In certain embodiments, the volume of the well bore may be calculated or measured and used to calculate the calculated buoyed hookload in step 307. This may be accomplished using any methods known in the art, including but not limited to caliper logging, acoustic logging, gamma ray logging, visual logging, resistivity logging, magnetic susceptibility logging, electromagnetic logging, and the like.

Referring back to FIGS. 1 and 2, a data acquisition and control interface 50 may be communicatively coupled to the sensors 48 that are used to measure hookload, sensors used to monitor fluids pumped into or exiting the well bore (e.g., sensors 46 and 47), and/or sensors at other locations in the system. The data acquisition and control interface may be used to receive and/or record data regarding hookload measurements, fluid pumping data, and any other data, parameters, or other information regarding operation and activity in the system.
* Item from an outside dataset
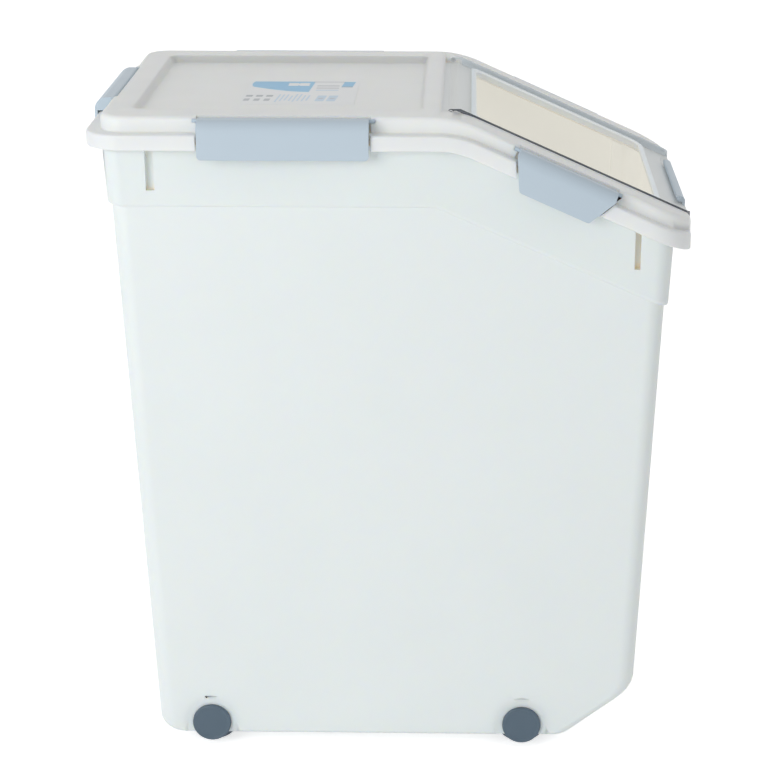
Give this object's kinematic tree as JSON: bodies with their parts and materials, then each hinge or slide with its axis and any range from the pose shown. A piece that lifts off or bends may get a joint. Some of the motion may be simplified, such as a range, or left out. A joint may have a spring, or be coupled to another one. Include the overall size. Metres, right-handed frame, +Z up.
{
  "type": "rice bin with flip lid",
  "caption": "Tall kitchen rice bin on wheels: a tapered tub, a lid that bends down to the front, a clear flip cover over the scooping mouth and swing latches.",
  "frame": {"origin": "on the floor under the middle of the bin, latches closed", "axes": "+X towards the low front end of the lid, +Y to the far side, +Z up"},
  "size_m": [0.4625, 0.3104, 0.5355],
  "materials": {
    "white_plastic": "satin moulded",
    "clear_plastic": "polished clear",
    "latch_plastic": "satin moulded",
    "cap_plastic": "satin moulded",
    "wheel_plastic": "matte",
    "axle_steel": "turned",
    "seal": "soft matte"
  },
  "bodies": {
    "tub": {"tub": "white_plastic", "axle_rear_near": "axle_steel", "axle_rear_far": "axle_steel", "axle_front_near": "axle_steel", "axle_front_far": "axle_steel", "hub_cap_rear_near": "cap_plastic", "hub_cap_rear_far": "cap_plastic", "hub_cap_front_near": "cap_plastic", "hub_cap_front_far": "cap_plastic"},
    "lid": {"main_lid": "white_plastic", "lid_seal": "seal"},
    "cover": {"flip_cover": "clear_plastic", "cover_seal": "seal"},
    "side_latch_near": {"side_latch_near": "latch_plastic"},
    "side_latch_far": {"side_latch_far": "latch_plastic"},
    "slope_latch_near": {"slope_latch_near": "latch_plastic"},
    "slope_latch_far": {"slope_latch_far": "latch_plastic"},
    "rear_latch": {"rear_latch": "latch_plastic"},
    "front_latch": {"front_latch": "latch_plastic"},
    "wheel_rear_near": {"wheel_rear_near": "wheel_plastic"},
    "wheel_rear_far": {"wheel_rear_far": "wheel_plastic"},
    "wheel_front_near": {"wheel_front_near": "wheel_plastic"},
    "wheel_front_far": {"wheel_front_far": "wheel_plastic"}
  },
  "joints": [
    {"name": "lid_lift", "type": "slide", "parent": "tub", "child": "lid", "axis": [0, 0, 1], "range_m": [0, 0.15]},
    {"name": "cover_hinge", "type": "hinge", "parent": "lid", "child": "cover", "pos_m": [0.0455, 0, 0.5333], "axis": [0, -1, 0], "range_deg": [0, 110]},
    {"name": "side_latch_near_hinge", "type": "hinge", "parent": "lid", "child": "side_latch_near", "pos_m": [-0.079, -0.141, 0.5323], "axis": [-1, 0, 0], "range_deg": [0, 95]},
    {"name": "side_latch_far_hinge", "type": "hinge", "parent": "lid", "child": "side_latch_far", "pos_m": [-0.079, 0.141, 0.5323], "axis": [1, 0, 0], "range_deg": [0, 95]},
    {"name": "slope_latch_near_hinge", "type": "hinge", "parent": "lid", "child": "slope_latch_near", "pos_m": [0.13401, -0.141, 0.49423], "axis": [-0.9121, 0, 0.4099], "range_deg": [0, 95]},
    {"name": "slope_latch_far_hinge", "type": "hinge", "parent": "lid", "child": "slope_latch_far", "pos_m": [0.13401, 0.141, 0.49423], "axis": [0.9121, 0, -0.4099], "range_deg": [0, 95]},
    {"name": "rear_latch_hinge", "type": "hinge", "parent": "lid", "child": "rear_latch", "pos_m": [-0.2185, 0, 0.5323], "axis": [0, 1, 0], "range_deg": [0, 95]},
    {"name": "front_latch_hinge", "type": "hinge", "parent": "cover", "child": "front_latch", "pos_m": [0.2245, 0, 0.45543], "axis": [0, -1, 0], "range_deg": [0, 95]},
    {"name": "wheel_rear_near_spin", "type": "hinge", "parent": "tub", "child": "wheel_rear_near", "pos_m": [-0.1505, -0.09913, 0.022], "axis": [0, 1, 0], "continuous": true},
    {"name": "wheel_rear_far_spin", "type": "hinge", "parent": "tub", "child": "wheel_rear_far", "pos_m": [-0.1505, 0.09913, 0.022], "axis": [0, 1, 0], "continuous": true},
    {"name": "wheel_front_near_spin", "type": "hinge", "parent": "tub", "child": "wheel_front_near", "pos_m": [0.1055, -0.09913, 0.022], "axis": [0, 1, 0], "continuous": true},
    {"name": "wheel_front_far_spin", "type": "hinge", "parent": "tub", "child": "wheel_front_far", "pos_m": [0.1055, 0.09913, 0.022], "axis": [0, 1, 0], "continuous": true}
  ]
}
The data acquisition and control interface may be located at a rig site or at a remote location.

Any suitable processing application software package may be used by the data acquisition and control interface 50 to process the data. In one embodiment, the software produces data that may be presented to the operation personnel in a variety of visual display presentations such as a display. In certain example system, the measured value set of parameters, the expected value set of parameters, or both may be displayed to the operator using the display. For example, the measured-value set of parameters may be juxtaposed to the expected-value set of parameters using the display, allowing the user to manually identify, characterize, or locate a downhole condition. The sets may be presented to the user in a graphical format (e.g., a chart) or in a textual format (e.g., a table of values). In another example system, the display may show warnings or other information to the operator when the central monitoring system detects a downhole condition. Suitable data acquisition and control interfaces for use as the data acquisition and control interface 50 are SENTRY™ and INSITE™ provided by Halliburton Energy Services, Inc. Any suitable data acquisition and control interface may be used in keeping with the principles of this disclosure.

In certain embodiments, the data acquisition and control interface may be communicatively coupled to an external communications interface. The external communications interface may permit the data from the data acquisition and control interface to be remotely accessible by any remote information handling system communicatively coupled to the external communications interface via, for example, a satellite, a modem or wireless connections. In one embodiment, the external communications interface may include a router.

In accordance with an exemplary embodiment of the present disclosure, once feeds from one or more sensors are obtained, they may be combined and used to identify various metrics. For instance, if there is data that deviates from normal expectancy at the rig site, the combined system may show another reading of the data from another sensor that may help identify the type of deviation. As would be appreciated by those of ordinary skill in the art, with the benefit of this disclosure, a data acquisition and control interface may also collect data from multiple rigsites and wells to perform quality checks across a plurality of rigs.

As would be appreciated by those of ordinary skill in the art, with the benefit of this disclosure, one or more information handling systems may be used to implement the methods disclosed herein. In certain embodiments, the different information handling systems may be communicatively coupled through a wired or wireless system to facilitate data transmission between the different subsystems. Moreover, each information handling system may include a computer readable media to store data generated by the subsystem as well as preset job performance requirements and standards.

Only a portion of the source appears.